でもどうしてもやるとしたら、どういう方法があるかが問われています。感染が一定以上広がっている場合には、オリンピックの基本は何かということを考えたうえで、ベリーまたはベリー・ベリーリミテッドで開くというのが考えられ得る方法ではないかと思っています。

もう半年から1年くらい延ばしてもいいじゃないかと感染対策の視点では思いますよね。1年後だったらワクチンも行き渡り、医療も対応に慣れているでしょう。

中止の経済損失は…

東京や大阪などに出ている緊急事態宣言は、延期される方針であると報じられている。休業を強いられている業種に従事する人々からは悲鳴もあがる。

5月25日には、大会中止の経済的な損失は1兆8千億円規模にのぼるという試算を、野村総合研究所が発表した。

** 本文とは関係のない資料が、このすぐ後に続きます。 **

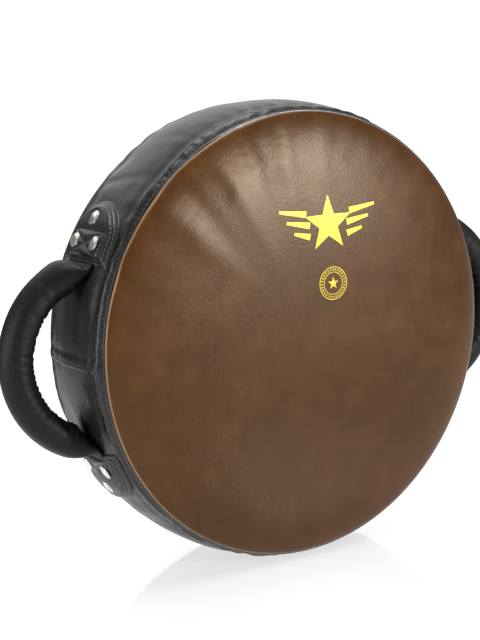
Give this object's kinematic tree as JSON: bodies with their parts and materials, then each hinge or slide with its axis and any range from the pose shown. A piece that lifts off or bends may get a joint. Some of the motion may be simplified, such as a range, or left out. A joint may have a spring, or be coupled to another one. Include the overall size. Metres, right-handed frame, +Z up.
{
  "type": "round punch and kick shield",
  "caption": "Round padded training shield: brown leather face and back, black side band, padded handle riveted on each side under stitched patches; stands on its rim.",
  "frame": {"origin": "centre of the flat that the rim rests on, at the middle of the pad's width", "axes": "+Z up, +X across the handles to the right as seen from in front, striking face towards -Y"},
  "size_m": [0.652, 0.154, 0.496],
  "materials": {
    "brown_leather": "waxed, satin",
    "black_leather": "satin",
    "foam": "matte closed-cell foam",
    "webbing": "matte woven",
    "nickel": "polished nickel plate",
    "gold_foil": "printed gold",
    "thread": "waxed thread"
  },
  "bodies": {
    "shield": {"front_panel": "brown_leather", "rear_panel": "brown_leather", "upper_side_band": "black_leather", "lower_side_band": "black_leather", "front_welt": "black_leather", "rear_welt": "black_leather", "strike_foam": "foam", "core_foam": "foam", "rear_foam": "foam", "left_upper_patch": "black_leather", "left_lower_patch": "black_leather", "right_upper_patch": "black_leather", "right_lower_patch": "black_leather", "left_upper_backing": "webbing", "left_lower_backing": "webbing", "right_upper_backing": "webbing", "right_lower_backing": "webbing", "left_upper_rivets": "nickel", "left_lower_rivets": "nickel", "right_upper_rivets": "nickel", "right_lower_rivets": "nickel", "left_upper_burrs": "nickel", "left_lower_burrs": "nickel", "right_upper_burrs": "nickel", "right_lower_burrs": "nickel"},
    "left_handle": {"left_handle_sleeve": "black_leather", "left_handle_foam": "foam", "left_handle_strap": "webbing"},
    "right_handle": {"right_handle_sleeve": "black_leather", "right_handle_foam": "foam", "right_handle_strap": "webbing"}
  },
  "joints": [
    {"name": "left_handle_swing", "type": "hinge", "parent": "shield", "child": "left_handle", "pos_m": [-0.238, 0, 0.246], "axis": [0, 0, 1], "range_deg": [-20, 20], "stiffness_Nm_per_rad": 1, "deforming": ["left_handle_strap"]},
    {"name": "right_handle_swing", "type": "hinge", "parent": "shield", "child": "right_handle", "pos_m": [0.238, 0, 0.246], "axis": [0, 0, 1], "range_deg": [-20, 20], "stiffness_Nm_per_rad": 1, "deforming": ["right_handle_strap"]}
  ]
}
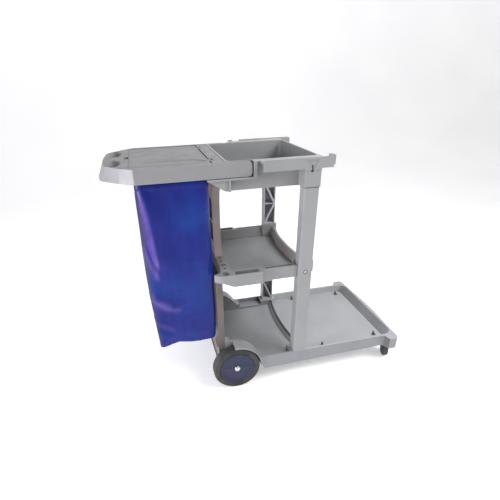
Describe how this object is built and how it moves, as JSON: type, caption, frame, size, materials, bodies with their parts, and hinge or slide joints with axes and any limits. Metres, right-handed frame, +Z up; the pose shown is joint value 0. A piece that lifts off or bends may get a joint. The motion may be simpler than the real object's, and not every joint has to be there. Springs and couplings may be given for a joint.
{
  "type": "housekeeping cart",
  "caption": "Wheeled housekeeping cart with a top tray basin, a middle shelf, a low bucket platform, and a lidded hanging bag at the push-handle end.",
  "frame": {"origin": "on the floor, under the middle of the cart's overall length and width", "axes": "+Z up, +X towards the bucket-platform end (the push handle is at -X), +Y towards the far long side"},
  "size_m": [1.21, 0.558, 0.975],
  "materials": {
    "grey_plastic": "satin, faintly grained",
    "grey_plastic_dark": "satin",
    "bag_vinyl": "glossy coated",
    "wheel_plastic": "satin",
    "tyre_rubber": "matt",
    "black_plastic": "satin",
    "steel": "zinc-bright"
  },
  "bodies": {
    "cart": {"base_platform": "grey_plastic", "rear_panel_lower": "grey_plastic_dark", "rear_upright_upper": "grey_plastic_dark", "post_near": "grey_plastic", "post_far": "grey_plastic", "middle_shelf": "grey_plastic", "top_tray": "grey_plastic", "bag_frame": "grey_plastic", "lid_hinge_pin_near": "steel", "lid_hinge_pin_far": "steel", "bag": "bag_vinyl", "bag_hook_near_1": "grey_plastic_dark", "bag_hook_far_1": "grey_plastic_dark", "bag_hook_near_2": "grey_plastic_dark", "bag_hook_far_2": "grey_plastic_dark", "bag_hook_near_3": "grey_plastic_dark", "bag_hook_far_3": "grey_plastic_dark", "rear_axle": "steel", "axle_washer_near": "steel", "axle_washer_far": "steel", "axle_cap_near": "steel", "axle_cap_far": "steel", "caster_stem_near": "steel", "caster_stem_far": "steel", "shelf_screw_near": "steel", "shelf_screw_far": "steel", "crossbar_screw_near": "steel", "crossbar_screw_far": "steel", "upright_screw_near": "steel", "upright_screw_far": "steel", "panel_screw_near": "steel", "panel_screw_far": "steel"},
    "lid": {"lid": "grey_plastic"},
    "wheel_near": {"wheel_tyre_near": "tyre_rubber", "wheel_hub_near": "wheel_plastic"},
    "wheel_far": {"wheel_tyre_far": "tyre_rubber", "wheel_hub_far": "wheel_plastic"},
    "caster_near": {"caster_fork_near": "black_plastic", "caster_axle_near": "steel"},
    "caster_far": {"caster_fork_far": "black_plastic", "caster_axle_far": "steel"},
    "caster_wheel_near": {"caster_tyre_near": "tyre_rubber", "caster_hub_near": "wheel_plastic"},
    "caster_wheel_far": {"caster_tyre_far": "tyre_rubber", "caster_hub_far": "wheel_plastic"}
  },
  "joints": [
    {"name": "lid_hinge", "type": "hinge", "parent": "cart", "child": "lid", "pos_m": [-0.217, 0, 0.9555], "axis": [0, 1, 0], "range_deg": [0, 100]},
    {"name": "wheel_near_spin", "type": "hinge", "parent": "cart", "child": "wheel_near", "pos_m": [-0.1635, -0.229, 0.102], "axis": [0, 1, 0], "continuous": true},
    {"name": "wheel_far_spin", "type": "hinge", "parent": "cart", "child": "wheel_far", "pos_m": [-0.1635, 0.229, 0.102], "axis": [0, 1, 0], "continuous": true},
    {"name": "caster_near_swivel", "type": "hinge", "parent": "cart", "child": "caster_near", "pos_m": [0.57, -0.237, 0.09], "axis": [0, 0, 1], "continuous": true},
    {"name": "caster_near_roll", "type": "hinge", "parent": "caster_near", "child": "caster_wheel_near", "pos_m": [0.57814, -0.21336, 0.0375], "axis": [-0.9455, 0.3256, 0], "continuous": true},
    {"name": "caster_far_swivel", "type": "hinge", "parent": "cart", "child": "caster_far", "pos_m": [0.57, 0.237, 0.09], "axis": [0, 0, 1], "continuous": true},
    {"name": "caster_far_roll", "type": "hinge", "parent": "caster_far", "child": "caster_wheel_far", "pos_m": [0.54609, 0.24431, 0.0375], "axis": [-0.2924, -0.9563, 0], "continuous": true}
  ]
}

一方でこの試算では、「大会を中止する場合の経済損失は、緊急事態宣言1回分によるものよりも小さい」と指摘しており、こう結論づけている。

大会開催をきっかけに、仮に感染が拡大して緊急事態宣言の再発令を余儀なくされる場合には、その経済損失の方が大きくなるのである。

大会の開催・中止の判断、観客制限の判断については、その経済的な損失という観点ではなく、感染リスクへの影響という観点に基づいて慎重に決定されるべきであることを示唆している。

自民党の二階俊博幹事長は5月25日、大会関係者のこれまでの努力と現実的な問題に配慮しながら「最終的な判断を下していかなくてはならない」と述べた

当初、「コンパクト五輪」「東日本大震災の復興五輪」と言われていた東京五輪は「人類がコロナに打ち勝った証」に変わり、ついに、その言葉も聞かれなくなった。

丸川珠代・五輪担当相は「コロナ禍で分断された人々の間に絆を取り戻す大きな意義がある」と発言しているが、各種世論調査で反対が過半数を占める現状では、開催が新たな分断を呼びかねない状況だ。

ワクチン接種は遅々として進んでいない。この社会に暮らす人々や、各国の選手、関係者の健康と生命を守り抜くことはできるのか。感染拡大を招かないような大会運営は、本当に可能なのか。

最終的な判断のタイムリミットが近づいている。